**** Stored rows ****

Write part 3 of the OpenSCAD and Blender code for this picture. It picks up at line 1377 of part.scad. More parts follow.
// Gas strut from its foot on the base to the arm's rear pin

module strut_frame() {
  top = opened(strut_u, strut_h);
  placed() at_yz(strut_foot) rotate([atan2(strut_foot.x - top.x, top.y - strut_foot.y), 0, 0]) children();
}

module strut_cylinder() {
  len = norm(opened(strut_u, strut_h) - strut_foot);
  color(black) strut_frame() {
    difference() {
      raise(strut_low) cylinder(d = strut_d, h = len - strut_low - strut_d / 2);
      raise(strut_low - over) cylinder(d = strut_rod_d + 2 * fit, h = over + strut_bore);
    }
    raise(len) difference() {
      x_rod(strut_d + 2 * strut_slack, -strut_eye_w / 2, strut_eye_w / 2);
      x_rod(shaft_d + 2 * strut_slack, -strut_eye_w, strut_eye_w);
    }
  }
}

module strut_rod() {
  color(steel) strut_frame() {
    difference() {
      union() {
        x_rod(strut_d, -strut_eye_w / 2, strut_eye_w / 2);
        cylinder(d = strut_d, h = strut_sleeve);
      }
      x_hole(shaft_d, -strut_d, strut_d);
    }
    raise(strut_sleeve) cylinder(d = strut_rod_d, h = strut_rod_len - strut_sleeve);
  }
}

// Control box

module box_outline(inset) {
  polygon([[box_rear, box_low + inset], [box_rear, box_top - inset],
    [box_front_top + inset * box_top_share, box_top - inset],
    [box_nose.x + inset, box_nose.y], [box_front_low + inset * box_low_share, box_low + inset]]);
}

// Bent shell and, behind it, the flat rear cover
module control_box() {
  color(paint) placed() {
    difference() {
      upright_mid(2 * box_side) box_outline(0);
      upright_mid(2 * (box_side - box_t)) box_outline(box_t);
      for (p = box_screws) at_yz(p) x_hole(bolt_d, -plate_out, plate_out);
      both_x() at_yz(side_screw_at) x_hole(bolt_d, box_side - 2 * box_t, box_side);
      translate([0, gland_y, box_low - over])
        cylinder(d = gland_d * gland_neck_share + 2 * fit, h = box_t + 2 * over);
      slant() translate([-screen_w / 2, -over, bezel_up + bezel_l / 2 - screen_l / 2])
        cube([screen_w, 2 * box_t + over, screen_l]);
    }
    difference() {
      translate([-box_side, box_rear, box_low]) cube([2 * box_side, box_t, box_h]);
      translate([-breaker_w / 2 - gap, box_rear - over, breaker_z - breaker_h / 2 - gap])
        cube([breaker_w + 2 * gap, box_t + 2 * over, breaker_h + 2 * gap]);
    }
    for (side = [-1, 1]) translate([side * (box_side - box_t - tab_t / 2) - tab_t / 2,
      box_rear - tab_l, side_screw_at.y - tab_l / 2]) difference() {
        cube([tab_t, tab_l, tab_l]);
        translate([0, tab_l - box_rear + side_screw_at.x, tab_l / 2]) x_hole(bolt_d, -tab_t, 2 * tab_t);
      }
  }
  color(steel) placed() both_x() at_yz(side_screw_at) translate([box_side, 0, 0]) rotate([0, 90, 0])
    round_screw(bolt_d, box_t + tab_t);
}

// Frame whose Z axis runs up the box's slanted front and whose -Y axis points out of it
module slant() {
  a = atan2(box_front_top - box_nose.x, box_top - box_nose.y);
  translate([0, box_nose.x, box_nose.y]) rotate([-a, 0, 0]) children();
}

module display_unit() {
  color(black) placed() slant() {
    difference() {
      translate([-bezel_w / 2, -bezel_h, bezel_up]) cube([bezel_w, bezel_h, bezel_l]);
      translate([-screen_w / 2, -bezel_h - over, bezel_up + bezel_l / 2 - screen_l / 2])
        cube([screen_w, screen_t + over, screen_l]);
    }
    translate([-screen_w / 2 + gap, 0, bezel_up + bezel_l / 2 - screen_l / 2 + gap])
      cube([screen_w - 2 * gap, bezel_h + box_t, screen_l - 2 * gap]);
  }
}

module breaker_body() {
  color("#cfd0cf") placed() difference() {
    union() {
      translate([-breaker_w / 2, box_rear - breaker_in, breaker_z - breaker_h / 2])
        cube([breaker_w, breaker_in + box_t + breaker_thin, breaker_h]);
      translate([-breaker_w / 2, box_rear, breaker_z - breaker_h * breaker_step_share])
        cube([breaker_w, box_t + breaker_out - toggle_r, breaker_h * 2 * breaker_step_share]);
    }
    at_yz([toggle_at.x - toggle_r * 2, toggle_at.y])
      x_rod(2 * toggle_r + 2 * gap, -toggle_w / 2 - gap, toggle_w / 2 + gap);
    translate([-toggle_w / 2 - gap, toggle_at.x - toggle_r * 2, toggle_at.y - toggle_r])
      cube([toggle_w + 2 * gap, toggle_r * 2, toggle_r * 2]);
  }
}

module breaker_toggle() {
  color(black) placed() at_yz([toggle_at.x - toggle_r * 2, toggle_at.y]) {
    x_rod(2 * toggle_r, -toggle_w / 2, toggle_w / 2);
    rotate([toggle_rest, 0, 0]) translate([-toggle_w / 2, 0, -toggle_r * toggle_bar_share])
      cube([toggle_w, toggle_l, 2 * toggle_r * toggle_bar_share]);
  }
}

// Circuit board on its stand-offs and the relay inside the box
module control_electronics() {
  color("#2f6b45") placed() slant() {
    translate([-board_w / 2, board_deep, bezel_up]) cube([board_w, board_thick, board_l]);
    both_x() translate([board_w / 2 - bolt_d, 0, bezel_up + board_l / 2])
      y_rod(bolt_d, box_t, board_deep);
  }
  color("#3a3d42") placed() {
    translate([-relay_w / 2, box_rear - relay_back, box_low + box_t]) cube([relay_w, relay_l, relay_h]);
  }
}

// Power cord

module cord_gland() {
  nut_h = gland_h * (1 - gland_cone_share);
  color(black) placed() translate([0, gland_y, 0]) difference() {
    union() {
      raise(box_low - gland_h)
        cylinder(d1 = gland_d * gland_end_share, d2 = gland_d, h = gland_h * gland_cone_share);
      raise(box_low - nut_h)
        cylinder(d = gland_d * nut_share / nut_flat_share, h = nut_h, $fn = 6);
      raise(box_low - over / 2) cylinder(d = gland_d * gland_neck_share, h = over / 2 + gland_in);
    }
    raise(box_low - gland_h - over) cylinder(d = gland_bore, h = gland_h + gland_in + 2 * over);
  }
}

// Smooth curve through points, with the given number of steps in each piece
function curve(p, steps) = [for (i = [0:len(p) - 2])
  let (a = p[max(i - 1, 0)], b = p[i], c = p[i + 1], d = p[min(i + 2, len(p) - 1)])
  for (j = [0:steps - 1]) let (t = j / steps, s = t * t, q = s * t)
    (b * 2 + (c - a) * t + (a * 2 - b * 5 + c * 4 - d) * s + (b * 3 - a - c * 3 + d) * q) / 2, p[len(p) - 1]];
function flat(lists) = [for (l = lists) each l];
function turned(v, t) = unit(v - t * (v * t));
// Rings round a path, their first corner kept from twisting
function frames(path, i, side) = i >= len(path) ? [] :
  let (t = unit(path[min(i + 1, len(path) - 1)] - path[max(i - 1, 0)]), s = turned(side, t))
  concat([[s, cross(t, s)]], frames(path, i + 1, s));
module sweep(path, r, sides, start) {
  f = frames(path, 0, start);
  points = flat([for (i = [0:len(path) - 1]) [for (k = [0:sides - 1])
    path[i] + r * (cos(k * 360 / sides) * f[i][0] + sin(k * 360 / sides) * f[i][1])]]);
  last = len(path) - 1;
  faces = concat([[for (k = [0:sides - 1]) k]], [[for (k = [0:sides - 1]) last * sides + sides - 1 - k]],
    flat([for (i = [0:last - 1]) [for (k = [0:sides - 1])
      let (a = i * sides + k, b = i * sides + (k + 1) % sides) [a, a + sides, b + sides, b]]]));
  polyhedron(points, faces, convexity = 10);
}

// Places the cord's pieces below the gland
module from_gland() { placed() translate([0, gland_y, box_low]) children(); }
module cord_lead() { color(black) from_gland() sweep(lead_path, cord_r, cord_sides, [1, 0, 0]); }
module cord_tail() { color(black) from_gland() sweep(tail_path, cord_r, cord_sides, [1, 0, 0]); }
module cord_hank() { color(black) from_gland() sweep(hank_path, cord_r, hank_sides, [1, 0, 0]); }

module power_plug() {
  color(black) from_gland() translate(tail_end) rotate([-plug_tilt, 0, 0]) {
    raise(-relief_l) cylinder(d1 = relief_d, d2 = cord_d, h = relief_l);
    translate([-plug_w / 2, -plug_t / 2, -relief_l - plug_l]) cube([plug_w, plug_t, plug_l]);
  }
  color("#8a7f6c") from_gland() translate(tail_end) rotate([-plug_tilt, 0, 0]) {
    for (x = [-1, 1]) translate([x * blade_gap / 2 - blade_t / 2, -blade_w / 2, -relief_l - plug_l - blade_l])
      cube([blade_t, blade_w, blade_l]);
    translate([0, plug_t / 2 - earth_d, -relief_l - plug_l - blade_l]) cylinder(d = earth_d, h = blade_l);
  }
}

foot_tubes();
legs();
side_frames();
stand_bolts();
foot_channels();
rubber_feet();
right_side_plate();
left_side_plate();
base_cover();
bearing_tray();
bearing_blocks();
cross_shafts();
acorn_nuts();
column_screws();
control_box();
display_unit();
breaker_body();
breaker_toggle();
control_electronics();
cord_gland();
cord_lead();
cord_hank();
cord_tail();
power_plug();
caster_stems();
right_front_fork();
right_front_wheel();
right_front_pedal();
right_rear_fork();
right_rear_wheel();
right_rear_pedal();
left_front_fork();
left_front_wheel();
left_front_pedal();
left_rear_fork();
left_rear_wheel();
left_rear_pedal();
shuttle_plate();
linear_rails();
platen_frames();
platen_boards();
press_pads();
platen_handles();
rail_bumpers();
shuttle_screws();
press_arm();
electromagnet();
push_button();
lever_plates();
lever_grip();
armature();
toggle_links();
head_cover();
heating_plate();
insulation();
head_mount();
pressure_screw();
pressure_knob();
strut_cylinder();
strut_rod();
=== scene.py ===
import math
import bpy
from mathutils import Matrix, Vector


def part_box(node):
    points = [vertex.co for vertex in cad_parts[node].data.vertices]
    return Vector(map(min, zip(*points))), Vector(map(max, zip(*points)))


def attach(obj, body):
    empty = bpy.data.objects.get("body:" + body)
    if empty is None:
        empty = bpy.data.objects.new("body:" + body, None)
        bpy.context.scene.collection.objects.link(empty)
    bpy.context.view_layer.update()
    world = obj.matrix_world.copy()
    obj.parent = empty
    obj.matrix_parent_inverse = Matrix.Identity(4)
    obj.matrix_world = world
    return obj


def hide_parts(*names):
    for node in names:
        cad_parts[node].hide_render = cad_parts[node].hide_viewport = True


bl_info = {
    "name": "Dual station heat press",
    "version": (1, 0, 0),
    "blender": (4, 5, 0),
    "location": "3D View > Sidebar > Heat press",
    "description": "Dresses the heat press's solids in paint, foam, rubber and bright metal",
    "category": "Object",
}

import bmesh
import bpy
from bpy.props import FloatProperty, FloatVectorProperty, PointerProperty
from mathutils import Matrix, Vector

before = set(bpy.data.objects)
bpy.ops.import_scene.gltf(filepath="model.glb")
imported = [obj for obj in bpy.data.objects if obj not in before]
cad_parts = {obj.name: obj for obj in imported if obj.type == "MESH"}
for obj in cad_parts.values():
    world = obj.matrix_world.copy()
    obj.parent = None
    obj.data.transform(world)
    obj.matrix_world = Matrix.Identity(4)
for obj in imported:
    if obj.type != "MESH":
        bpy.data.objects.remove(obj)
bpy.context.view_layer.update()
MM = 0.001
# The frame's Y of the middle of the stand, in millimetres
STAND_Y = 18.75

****
**** Stored rows ****

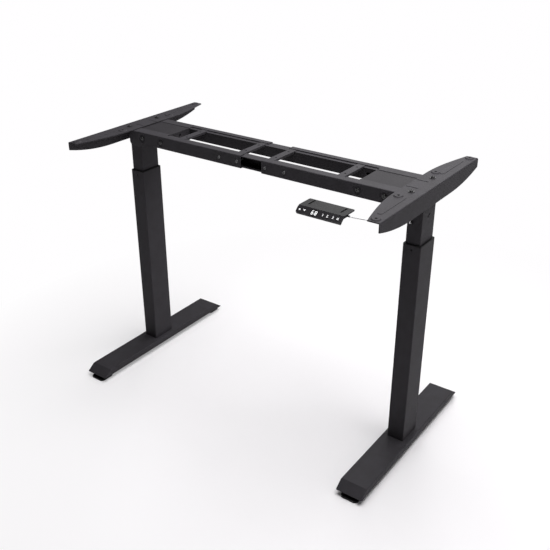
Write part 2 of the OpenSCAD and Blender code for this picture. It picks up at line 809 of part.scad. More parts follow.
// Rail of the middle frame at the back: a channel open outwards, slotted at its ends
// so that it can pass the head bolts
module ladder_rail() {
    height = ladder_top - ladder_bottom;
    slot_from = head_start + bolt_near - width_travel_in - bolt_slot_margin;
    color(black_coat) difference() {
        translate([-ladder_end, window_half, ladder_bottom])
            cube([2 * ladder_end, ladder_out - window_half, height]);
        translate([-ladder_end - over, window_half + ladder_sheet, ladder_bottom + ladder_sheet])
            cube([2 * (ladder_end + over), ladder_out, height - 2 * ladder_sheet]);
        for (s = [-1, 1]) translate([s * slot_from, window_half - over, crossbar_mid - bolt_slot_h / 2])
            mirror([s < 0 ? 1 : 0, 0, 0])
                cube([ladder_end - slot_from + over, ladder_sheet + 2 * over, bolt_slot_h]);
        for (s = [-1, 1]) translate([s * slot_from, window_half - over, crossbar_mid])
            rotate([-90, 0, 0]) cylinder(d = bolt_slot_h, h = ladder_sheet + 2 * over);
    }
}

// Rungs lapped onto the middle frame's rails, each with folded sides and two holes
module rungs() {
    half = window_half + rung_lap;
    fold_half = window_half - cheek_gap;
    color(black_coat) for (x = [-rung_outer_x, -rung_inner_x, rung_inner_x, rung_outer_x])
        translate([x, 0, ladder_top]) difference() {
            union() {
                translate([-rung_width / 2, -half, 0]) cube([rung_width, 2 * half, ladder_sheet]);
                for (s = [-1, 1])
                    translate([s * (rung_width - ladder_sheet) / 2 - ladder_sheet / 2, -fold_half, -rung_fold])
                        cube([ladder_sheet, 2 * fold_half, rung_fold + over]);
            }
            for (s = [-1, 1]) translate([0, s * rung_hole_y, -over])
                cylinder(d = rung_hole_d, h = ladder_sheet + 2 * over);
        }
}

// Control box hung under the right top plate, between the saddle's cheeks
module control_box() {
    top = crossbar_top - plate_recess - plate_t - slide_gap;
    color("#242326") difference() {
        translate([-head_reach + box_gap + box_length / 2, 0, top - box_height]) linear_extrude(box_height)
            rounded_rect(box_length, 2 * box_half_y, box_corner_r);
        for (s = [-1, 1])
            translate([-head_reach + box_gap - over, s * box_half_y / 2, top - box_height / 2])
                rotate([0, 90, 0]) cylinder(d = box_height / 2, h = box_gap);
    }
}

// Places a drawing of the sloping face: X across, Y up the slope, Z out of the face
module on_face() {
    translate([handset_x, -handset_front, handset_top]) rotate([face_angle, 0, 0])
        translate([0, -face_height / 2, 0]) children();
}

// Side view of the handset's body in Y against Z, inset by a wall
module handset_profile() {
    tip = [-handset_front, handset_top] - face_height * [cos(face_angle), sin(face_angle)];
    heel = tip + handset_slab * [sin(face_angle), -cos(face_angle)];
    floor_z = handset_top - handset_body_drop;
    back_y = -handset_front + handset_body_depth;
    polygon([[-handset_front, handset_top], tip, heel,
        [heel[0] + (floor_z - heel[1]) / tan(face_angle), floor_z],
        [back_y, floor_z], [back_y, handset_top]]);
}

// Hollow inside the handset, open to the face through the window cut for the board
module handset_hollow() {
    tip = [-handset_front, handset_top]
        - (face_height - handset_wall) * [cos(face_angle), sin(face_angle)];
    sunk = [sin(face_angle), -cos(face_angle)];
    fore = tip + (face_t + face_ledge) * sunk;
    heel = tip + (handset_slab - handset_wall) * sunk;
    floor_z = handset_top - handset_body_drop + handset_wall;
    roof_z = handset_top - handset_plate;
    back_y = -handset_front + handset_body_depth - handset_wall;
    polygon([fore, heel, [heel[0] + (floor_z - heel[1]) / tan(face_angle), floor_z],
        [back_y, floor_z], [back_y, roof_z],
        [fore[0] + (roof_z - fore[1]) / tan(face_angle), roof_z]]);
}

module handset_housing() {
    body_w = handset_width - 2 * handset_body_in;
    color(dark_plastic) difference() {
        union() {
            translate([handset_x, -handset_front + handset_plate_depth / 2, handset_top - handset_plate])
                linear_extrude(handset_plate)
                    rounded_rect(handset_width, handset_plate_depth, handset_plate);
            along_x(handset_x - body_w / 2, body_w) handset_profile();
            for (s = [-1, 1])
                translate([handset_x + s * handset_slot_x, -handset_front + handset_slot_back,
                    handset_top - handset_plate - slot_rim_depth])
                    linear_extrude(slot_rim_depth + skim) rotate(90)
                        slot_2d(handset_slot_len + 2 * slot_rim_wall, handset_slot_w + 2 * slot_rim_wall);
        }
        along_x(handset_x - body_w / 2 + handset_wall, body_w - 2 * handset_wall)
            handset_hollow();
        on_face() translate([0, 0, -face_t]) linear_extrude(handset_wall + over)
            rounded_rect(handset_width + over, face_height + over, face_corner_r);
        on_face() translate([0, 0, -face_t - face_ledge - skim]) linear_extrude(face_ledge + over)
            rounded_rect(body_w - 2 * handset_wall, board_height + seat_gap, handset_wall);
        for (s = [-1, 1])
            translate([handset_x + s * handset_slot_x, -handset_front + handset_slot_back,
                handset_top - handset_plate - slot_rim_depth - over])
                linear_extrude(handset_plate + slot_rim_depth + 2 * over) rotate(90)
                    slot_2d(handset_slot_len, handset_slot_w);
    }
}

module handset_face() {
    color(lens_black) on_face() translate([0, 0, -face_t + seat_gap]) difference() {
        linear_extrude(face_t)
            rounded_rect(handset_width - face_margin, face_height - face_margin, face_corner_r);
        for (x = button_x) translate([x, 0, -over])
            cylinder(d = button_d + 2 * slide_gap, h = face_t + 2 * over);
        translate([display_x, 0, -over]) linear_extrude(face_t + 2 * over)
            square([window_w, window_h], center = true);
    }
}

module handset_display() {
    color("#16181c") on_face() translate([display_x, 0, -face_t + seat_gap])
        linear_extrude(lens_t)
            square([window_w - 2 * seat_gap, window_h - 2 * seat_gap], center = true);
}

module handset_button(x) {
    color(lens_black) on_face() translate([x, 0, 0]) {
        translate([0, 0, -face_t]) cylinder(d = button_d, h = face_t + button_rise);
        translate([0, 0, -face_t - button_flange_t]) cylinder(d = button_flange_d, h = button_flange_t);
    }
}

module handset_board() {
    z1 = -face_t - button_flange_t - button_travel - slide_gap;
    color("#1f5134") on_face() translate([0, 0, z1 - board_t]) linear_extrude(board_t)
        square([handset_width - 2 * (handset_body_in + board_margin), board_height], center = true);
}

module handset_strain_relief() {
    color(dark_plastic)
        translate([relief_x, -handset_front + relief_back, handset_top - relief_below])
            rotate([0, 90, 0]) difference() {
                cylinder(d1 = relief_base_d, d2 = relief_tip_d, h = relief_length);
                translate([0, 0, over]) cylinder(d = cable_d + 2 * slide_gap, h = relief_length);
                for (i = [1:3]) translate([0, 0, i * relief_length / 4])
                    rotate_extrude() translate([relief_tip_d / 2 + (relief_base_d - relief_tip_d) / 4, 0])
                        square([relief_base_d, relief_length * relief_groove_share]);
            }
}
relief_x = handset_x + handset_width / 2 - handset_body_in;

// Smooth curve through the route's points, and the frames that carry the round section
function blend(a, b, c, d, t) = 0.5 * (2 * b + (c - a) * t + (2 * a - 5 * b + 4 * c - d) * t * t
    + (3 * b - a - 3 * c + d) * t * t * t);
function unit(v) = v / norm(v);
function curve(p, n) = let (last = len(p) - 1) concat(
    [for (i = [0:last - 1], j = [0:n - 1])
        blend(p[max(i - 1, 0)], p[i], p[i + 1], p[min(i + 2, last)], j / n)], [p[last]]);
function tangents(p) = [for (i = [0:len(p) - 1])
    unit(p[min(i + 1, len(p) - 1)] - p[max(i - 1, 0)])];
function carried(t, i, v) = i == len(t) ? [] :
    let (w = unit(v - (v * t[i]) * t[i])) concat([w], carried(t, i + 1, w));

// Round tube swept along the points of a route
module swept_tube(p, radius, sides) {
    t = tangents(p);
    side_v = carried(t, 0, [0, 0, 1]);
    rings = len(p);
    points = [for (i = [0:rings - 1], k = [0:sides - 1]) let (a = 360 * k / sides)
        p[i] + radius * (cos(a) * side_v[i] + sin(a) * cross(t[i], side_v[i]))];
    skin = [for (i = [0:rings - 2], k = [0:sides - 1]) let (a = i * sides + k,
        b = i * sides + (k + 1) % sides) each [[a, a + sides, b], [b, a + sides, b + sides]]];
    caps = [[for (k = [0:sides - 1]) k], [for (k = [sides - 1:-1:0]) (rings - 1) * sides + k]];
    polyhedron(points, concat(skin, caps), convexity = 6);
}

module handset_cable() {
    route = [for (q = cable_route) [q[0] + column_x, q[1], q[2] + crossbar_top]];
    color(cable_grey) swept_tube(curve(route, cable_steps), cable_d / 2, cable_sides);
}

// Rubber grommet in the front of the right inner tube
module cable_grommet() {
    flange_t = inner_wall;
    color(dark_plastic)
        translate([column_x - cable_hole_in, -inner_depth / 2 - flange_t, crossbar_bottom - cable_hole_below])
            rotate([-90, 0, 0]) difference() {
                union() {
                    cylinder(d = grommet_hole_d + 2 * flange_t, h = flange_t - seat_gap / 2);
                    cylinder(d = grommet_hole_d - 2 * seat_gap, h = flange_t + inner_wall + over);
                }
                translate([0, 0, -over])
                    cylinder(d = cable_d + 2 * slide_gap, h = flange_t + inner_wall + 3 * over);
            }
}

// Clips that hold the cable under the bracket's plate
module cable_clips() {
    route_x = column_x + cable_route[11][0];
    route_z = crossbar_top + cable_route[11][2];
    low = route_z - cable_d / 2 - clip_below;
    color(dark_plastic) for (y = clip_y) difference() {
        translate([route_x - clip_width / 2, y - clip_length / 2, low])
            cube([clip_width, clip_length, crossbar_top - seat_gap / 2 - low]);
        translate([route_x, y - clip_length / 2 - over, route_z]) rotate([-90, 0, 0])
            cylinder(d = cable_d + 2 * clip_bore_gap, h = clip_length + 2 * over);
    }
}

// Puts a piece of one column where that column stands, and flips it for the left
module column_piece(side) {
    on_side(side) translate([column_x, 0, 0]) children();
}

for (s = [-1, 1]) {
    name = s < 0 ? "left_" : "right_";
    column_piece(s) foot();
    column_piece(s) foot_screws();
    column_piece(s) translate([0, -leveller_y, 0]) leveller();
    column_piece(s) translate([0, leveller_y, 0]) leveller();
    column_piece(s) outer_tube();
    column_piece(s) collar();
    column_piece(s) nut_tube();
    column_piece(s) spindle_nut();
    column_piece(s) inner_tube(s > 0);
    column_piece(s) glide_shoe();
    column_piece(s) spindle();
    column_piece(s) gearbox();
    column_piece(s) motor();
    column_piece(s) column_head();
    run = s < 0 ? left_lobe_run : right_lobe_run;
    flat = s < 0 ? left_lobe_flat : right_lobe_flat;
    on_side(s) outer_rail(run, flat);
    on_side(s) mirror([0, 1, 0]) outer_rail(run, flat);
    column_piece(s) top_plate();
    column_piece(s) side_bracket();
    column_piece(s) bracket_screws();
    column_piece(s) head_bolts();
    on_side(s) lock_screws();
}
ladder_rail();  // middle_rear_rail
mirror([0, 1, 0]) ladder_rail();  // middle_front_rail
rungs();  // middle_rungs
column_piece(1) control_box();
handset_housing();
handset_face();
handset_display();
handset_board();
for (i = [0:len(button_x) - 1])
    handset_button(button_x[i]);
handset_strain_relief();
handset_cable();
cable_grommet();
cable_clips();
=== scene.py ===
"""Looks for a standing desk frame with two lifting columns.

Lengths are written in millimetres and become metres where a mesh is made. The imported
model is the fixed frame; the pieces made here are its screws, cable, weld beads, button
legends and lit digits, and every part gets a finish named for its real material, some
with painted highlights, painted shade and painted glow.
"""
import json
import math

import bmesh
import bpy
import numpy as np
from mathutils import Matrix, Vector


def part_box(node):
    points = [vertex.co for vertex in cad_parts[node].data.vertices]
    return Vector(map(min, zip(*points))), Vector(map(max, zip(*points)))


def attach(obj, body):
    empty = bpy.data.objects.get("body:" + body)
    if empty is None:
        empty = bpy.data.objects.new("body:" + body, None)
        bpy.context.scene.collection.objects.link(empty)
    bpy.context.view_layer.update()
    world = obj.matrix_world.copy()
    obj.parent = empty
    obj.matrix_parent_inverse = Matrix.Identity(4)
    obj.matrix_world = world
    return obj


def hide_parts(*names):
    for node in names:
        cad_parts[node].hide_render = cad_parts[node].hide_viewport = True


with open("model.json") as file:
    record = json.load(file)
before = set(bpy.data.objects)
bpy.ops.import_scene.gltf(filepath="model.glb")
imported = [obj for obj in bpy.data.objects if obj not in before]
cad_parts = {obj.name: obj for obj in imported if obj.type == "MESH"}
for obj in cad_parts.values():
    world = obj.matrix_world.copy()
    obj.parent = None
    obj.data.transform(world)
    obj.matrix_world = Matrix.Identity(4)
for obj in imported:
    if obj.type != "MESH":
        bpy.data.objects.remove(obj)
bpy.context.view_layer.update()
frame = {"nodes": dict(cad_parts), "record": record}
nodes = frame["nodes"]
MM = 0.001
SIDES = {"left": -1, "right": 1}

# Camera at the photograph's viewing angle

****
**** Stored rows ****

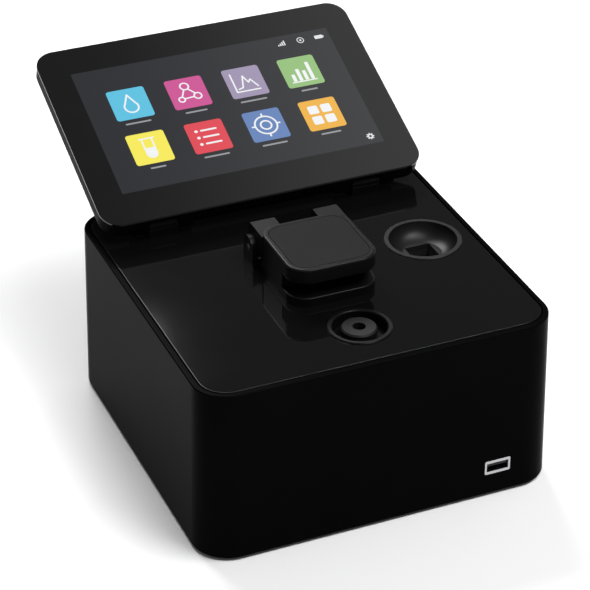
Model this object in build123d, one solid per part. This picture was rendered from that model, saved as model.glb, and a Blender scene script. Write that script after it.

****

> Directions:
The lines to be given again exactly are those from the one containing "handset_housing();" up to and including the one containing "record = json.load(file)".

> Solution to this task:
handset_housing();
handset_face();
handset_display();
handset_board();
for (i = [0:len(button_x) - 1])
    handset_button(button_x[i]);
handset_strain_relief();
handset_cable();
cable_grommet();
cable_clips();
=== scene.py ===
"""Looks for a standing desk frame with two lifting columns.

Lengths are written in millimetres and become metres where a mesh is made. The imported
model is the fixed frame; the pieces made here are its screws, cable, weld beads, button
legends and lit digits, and every part gets a finish named for its real material, some
with painted highlights, painted shade and painted glow.
"""
import json
import math

import bmesh
import bpy
import numpy as np
from mathutils import Matrix, Vector


def part_box(node):
    points = [vertex.co for vertex in cad_parts[node].data.vertices]
    return Vector(map(min, zip(*points))), Vector(map(max, zip(*points)))


def attach(obj, body):
    empty = bpy.data.objects.get("body:" + body)
    if empty is None:
        empty = bpy.data.objects.new("body:" + body, None)
        bpy.context.scene.collection.objects.link(empty)
    bpy.context.view_layer.update()
    world = obj.matrix_world.copy()
    obj.parent = empty
    obj.matrix_parent_inverse = Matrix.Identity(4)
    obj.matrix_world = world
    return obj


def hide_parts(*names):
    for node in names:
        cad_parts[node].hide_render = cad_parts[node].hide_viewport = True


with open("model.json") as file:
    record = json.load(file)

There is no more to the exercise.